It’s quite a list of extraordinary events, any one of which in a normal year would have dominated commentary for months. But this has not been a normal year. The above represents merely a fraction of the near weekly, sometimes daily, shocks to the system in which the occupants of the White House remind us they are not playing by the rules.
It’s a good moment to step back and take stock of the impact Trump’s presidency has had in America, and how it is changing the international system.
Then there was the recent publication of Michael Wolff’s book Fire and Fury, and the sensation it caused. But even when taken with several generous pinches of salt, the book confirmed that Trump is ignorant about most of the major issues facing the country, and doesn’t really seem to care.
The scandalous revelations also seemed to confirm that Trump’s base is unlikely to abandon him, no matter what.
Immigration continues to be one of the nastiest and most divisive issues. His recent comment about immigrants and refugees from “shithole countries” confirmed his racist attitudes about immigration and race.
The looming government shutdown centred around the fight to resolve the fate of Deferred Action for Childhood Arrivals (DACA), and demonstrated just how much this issue divides Congress and the Republican Party itself.

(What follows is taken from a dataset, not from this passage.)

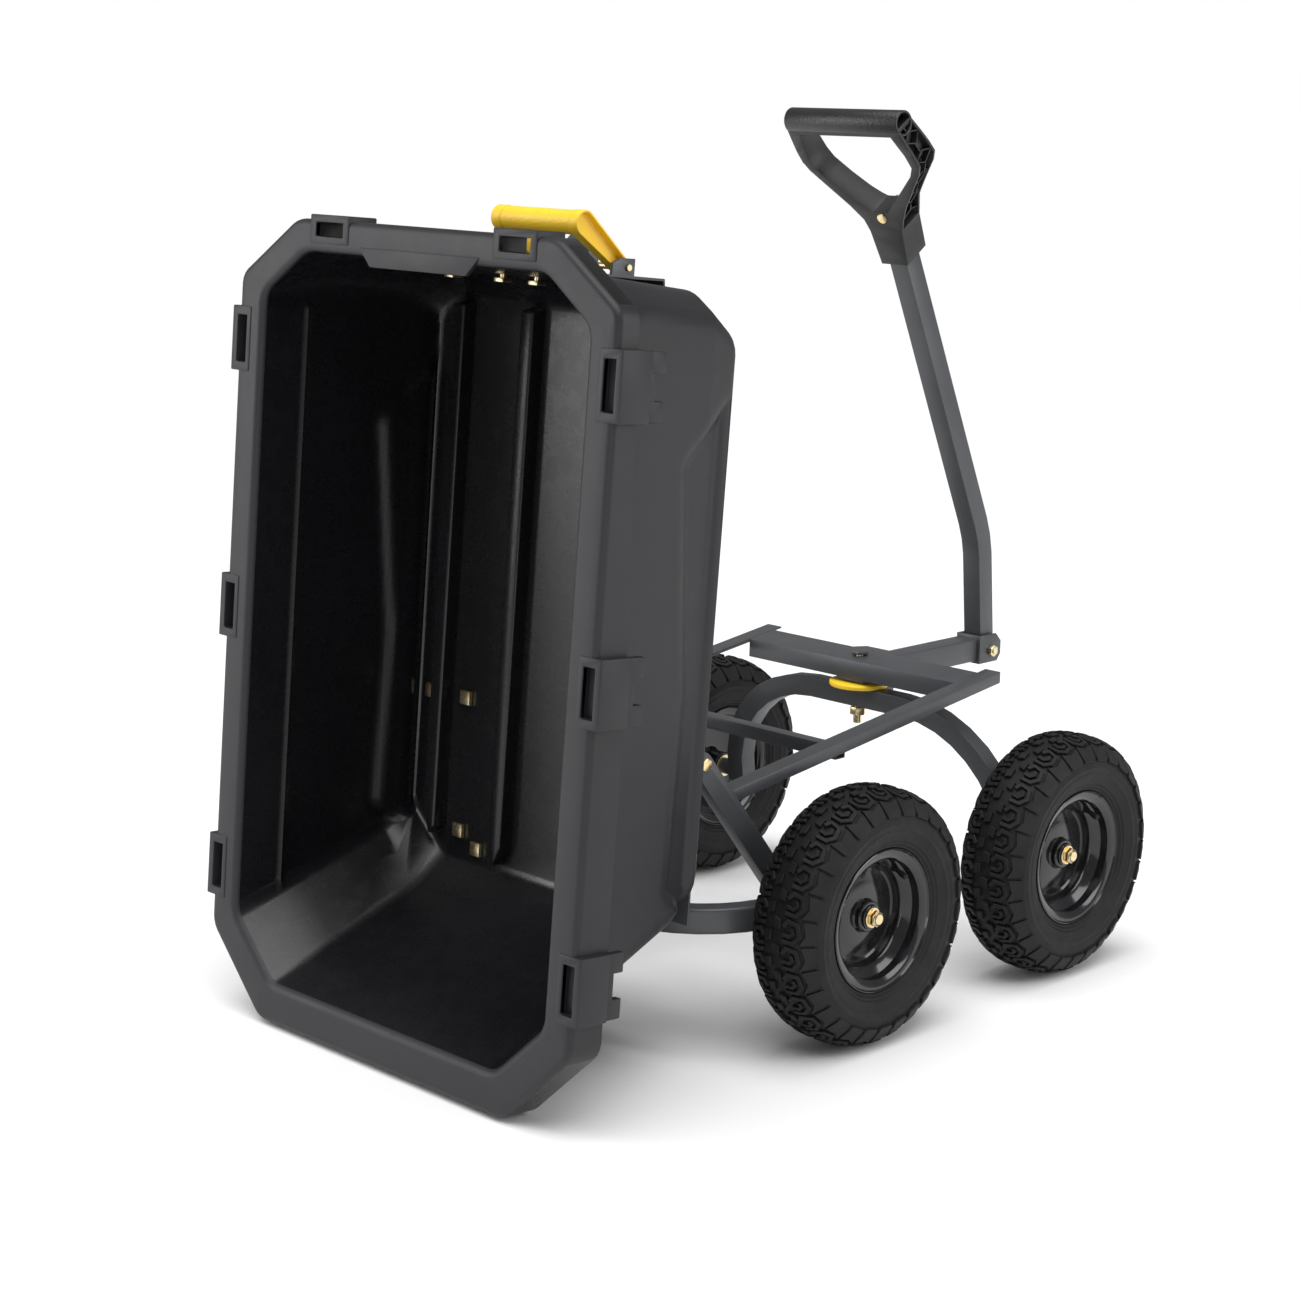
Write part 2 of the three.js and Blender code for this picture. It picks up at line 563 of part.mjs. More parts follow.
function hingePlates() {
  const top = -TUB_DEPTH - GAP;
  const pivotS = (HINGE[0] - TUB_ORIGIN[0]) * Math.sin(radians(TUB_LEAN))
    + (HINGE[1] - TUB_ORIGIN[1]) * Math.cos(radians(TUB_LEAN));
  const pivotN = (HINGE[0] - TUB_ORIGIN[0]) * Math.cos(radians(TUB_LEAN))
    - (HINGE[1] - TUB_ORIGIN[1]) * Math.sin(radians(TUB_LEAN));
  for (const [sideName, side] of SIDES) {
    const [y0, y1] = between(side, HINGE_PAD.inner, HINGE_PAD.outer);
    const plate = box(HINGE_PAD.rear, HINGE_PAD.front, y0, y1, top - HINGE_PLATE, top);
    const { inner, outer, radius, foot } = HINGE_EAR;
    const [e0, e1] = between(side, inner, outer);
    const outline = [[pivotS + foot, top - 2], [pivotS - foot, top - 2],
      [pivotS - radius, -pivotN - 8], ...arc(pivotS, -pivotN, radius, 210, 330, 6),
      [pivotS + radius, -pivotN - 4]];
    const ear = plateXZ(outline.reverse(), e0, e1);
    const holes = boltPlaces().map(([s, v]) => barZ(BOLT_HOLE, s, v, top - 10, top + 5, 12));
    const pivot = barY(PIVOT_HOLE, pivotS, -pivotN, e0 - 1, e1 + 1);
    place(`hinge_plate_${sideName}`, cut(join(plate, ear), ...holes, pivot), FRAME_PAINT, tub);
  }
}

// folded steel bracket on the front wall: it rests on the cross member and carries the latch
function frontBracket() {
  const wallLine = band([[111.4, -140], [111, -200], [110, -270], [80, -274.5]], 1.5);
  const sheet = plateXZ(wallLine, -134, 134);
  const ears = SIDES.map(([, side]) => {
    const [y0, y1] = between(side, 76, 80);
    return plateXZ([[109, -236], [109, -274], [132, -274], [132, -250], [126, -236]].reverse(),
      y0, y1);
  });
  const { s, n, radius } = RELEASE_PIVOT;
  const holes = frontBoltPlaces().map(([v, depth]) => boltX(BOLT_HOLE, v, depth, 100, 130));
  const pinHole = barY(radius + GAP, s, -n, -90, 90);
  // room for the kingpin's head when the tub is down
  const notch = box(70, 118, -15, 15, -280, -258);
  place("front_bracket", cut(join(sheet, ...ears), ...holes, pinHole, notch), FRAME_PAINT, tub);
  place("release_pin", barY(radius, s, -n, -83, 83, 12), ZINC, tub);
  frontBoltPlaces().forEach(([v, depth], i) => {
    const head = box(93.4, 98.6, v - 8, v + 8, -depth - 8, 8 - depth);
    const bolt = join(boltX(BOLT_RADIUS, v, depth, 97, 121), head,
      boltX(2 * BOLT_RADIUS, v, depth, 113.4, 119, 6));
    place(`front_bolt_${i + 1}`, bolt, ZINC, tub);
  });
}

function releaseHandle() {
  const { s, n, radius } = RELEASE_PIVOT;
  const bar = RELEASE_BAR;
  const grip = barY(bar.radius, bar.s, -bar.n, -bar.half, bar.half, 16);
  const turn = THREE.MathUtils.radToDeg(Math.atan2(n - bar.n, bar.s - s));
  const outline = [...arc(s, -n, 9, turn + 90, turn + 270, 8),
    ...arc(bar.s, -bar.n, bar.radius - 1, turn - 90, turn + 90, 8)];
  const arms = SIDES.map(([, side]) => plateXZ(outline, ...between(side, 60, bar.half)));
  const pinHole = barY(radius + 0.5, s, -n, -90, 90);
  place("release_handle", cut(join(grip, ...arms), pinHole), YELLOW, tub);
  const hook = [...arc(s, -n, 9, 90, 270, 8), [150, -n - 9], [153.5, -285], [158, -285],
    [158, -n], [150, -n + 9]];
  place("latch_hook", cut(plateXZ(hook, -20, 20), pinHole), FRAME_PAINT, tub);
}

tubShell();
floorBolts();
hingePlates();
frontBracket();
releaseHandle();

// the origin lies on the ground under the middle of the whole cart's box
cart.updateMatrixWorld(true);
const extent = new THREE.Box3().setFromObject(cart, true);
cart.position.set(-(extent.min.x + extent.max.x) / 2, 0, -extent.min.z);
cart.updateMatrixWorld(true);

export default cart;
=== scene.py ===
"""Garden dump cart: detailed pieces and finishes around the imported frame."""
import json
import math

import bmesh
import bpy
from bpy.props import FloatProperty, FloatVectorProperty, IntProperty, PointerProperty
from mathutils import Matrix, Vector


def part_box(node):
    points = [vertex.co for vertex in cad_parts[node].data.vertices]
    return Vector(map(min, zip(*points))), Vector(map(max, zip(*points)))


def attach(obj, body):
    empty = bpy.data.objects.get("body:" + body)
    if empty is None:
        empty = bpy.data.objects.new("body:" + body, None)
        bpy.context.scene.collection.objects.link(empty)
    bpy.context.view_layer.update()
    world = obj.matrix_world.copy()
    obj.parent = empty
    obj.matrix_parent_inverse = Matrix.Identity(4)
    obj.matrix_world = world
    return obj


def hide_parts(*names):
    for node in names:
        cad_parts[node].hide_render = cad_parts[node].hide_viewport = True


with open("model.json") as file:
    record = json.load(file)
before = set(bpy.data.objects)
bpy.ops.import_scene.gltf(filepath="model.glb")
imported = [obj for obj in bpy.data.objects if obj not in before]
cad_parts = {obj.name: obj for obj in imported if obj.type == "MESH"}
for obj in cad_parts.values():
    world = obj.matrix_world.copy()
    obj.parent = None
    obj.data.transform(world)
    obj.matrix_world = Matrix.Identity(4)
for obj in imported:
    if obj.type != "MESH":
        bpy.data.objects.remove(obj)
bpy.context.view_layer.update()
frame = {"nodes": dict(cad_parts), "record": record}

bl_info = {
    "name": "Garden Dump Cart",
    "version": (1, 0, 0),
    "blender": (4, 5, 0),
    "location": "3D View > Sidebar > Dump Cart",
    "description": "Builds the detailed pieces of a garden dump cart around its frame",
    "category": "Object",
}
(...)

Beyond the tax bill and his efforts at imposing punitive immigration reforms, Trump has achieved very little of his campaign promises. The most important of these, to his supporters, is the scrapping of Obamacare.
Reforming access to, and provision of affordable health care in America is urgent. Yet the recent announcement that Kentucky will require Medicaid recipients to participate in a work scheme, which has been approved by Trump, suggests that future reforms will not expand the social safety net for Americans, but see it shrink further.
After this first year, those Americans who voted for Trump still don’t have their wall, they don’t have better access to health care, they are more ideologically divided, and unless they already wealthy, they are likely to become economically more insecure. Yet they seem to be maintaining the faith.
Trump around the world
In terms of foreign policy, it’s harder to assess Trump’s impact and whether it will usher in lasting shifts in the international system or instead become an anomaly, after which things return to normal.
He has consistently upset traditional allies and called into question America’s commitment to security alliances that have underpinned the post-war order. But these relationships can probably be repaired once Trump is gone. It’s clear that no lasting damage has been done to the relationships with Germany or the UK, Japan or Australia.
What is more troubling has been Trump’s championing of authoritarian leaders while ignoring human rights abuses.
America is hardly a model citizen when it comes to upholding human rights; despite this, it often ensured that the discussion of human rights was front and centre of certain foreign policy discussions, a reminder that states did not have a license to abandon one of the most essential pillars of the global order.
In effect, Trump has given the green light to some of the world’s worst leaders to act with impunity in depriving citizens of their most basic rights and dignity.
The periodic flareups with North Korea, and the increasingly antagonistic tone toward Iran, have made 2017 a little hair-raising at times. Together with the announcement by Secretary of State Rex Tillerson that the US military could remain in Syria indefinitely, global conflict and the idea of perpetual war seem to have become the norm.
Most concerning is the radical rewriting of the rules and norms around nuclear weapons. Trump’s Twitter posturing and pathetic manhood measuring would be alarming enough, without the cavalier attitude to the most destructive weapons being written into policy.
The draft Nuclear Posture Review proposes a range of scenarios in which nuclear weapons could be used in non-nuclear attacks, completely abandoning any pretence that the weapons are for deterrence, or that the US would hold to a “no-first-use” commitment.
Not that the US has ever really committed to the no-first-use principle. Again, it remains to be seen if this will result in a long-term transformation of the US nuclear strategy, but there are some worrying hints that Trump sees a greater utility for these weapons.
On climate change, there has perhaps been a silver lining to Trump’s belligerent denial of scientific fact: the rest of the world, led by the EU and China, has aggressively recommitted to meeting the Paris goals and moving ahead without the US. It has undermined the argument US leadership is essential in confronting such an urgent global problem.
China’s lead on moving to lower carbon emissions also hints at the shift in the global balance of power. While it is still far too early to assess, it does appear that China is slowly replacing the US as the most important economic and political partner for many states on a range of issues.
Global approval for US leadership has dropped to a new low of 30%. What implications this has for a system governed by “liberal” values remains to be seen, but allies like Australia are watching carefully to see how this power shift develops.
It has been a bizarre and sometimes alarming year. Trump’s impact on global political and cultural norms may be fleeting, or it may be the beginning of a substantively different role for America in the world. My hope is that 2018 will be, by comparison, decidedly uneventful.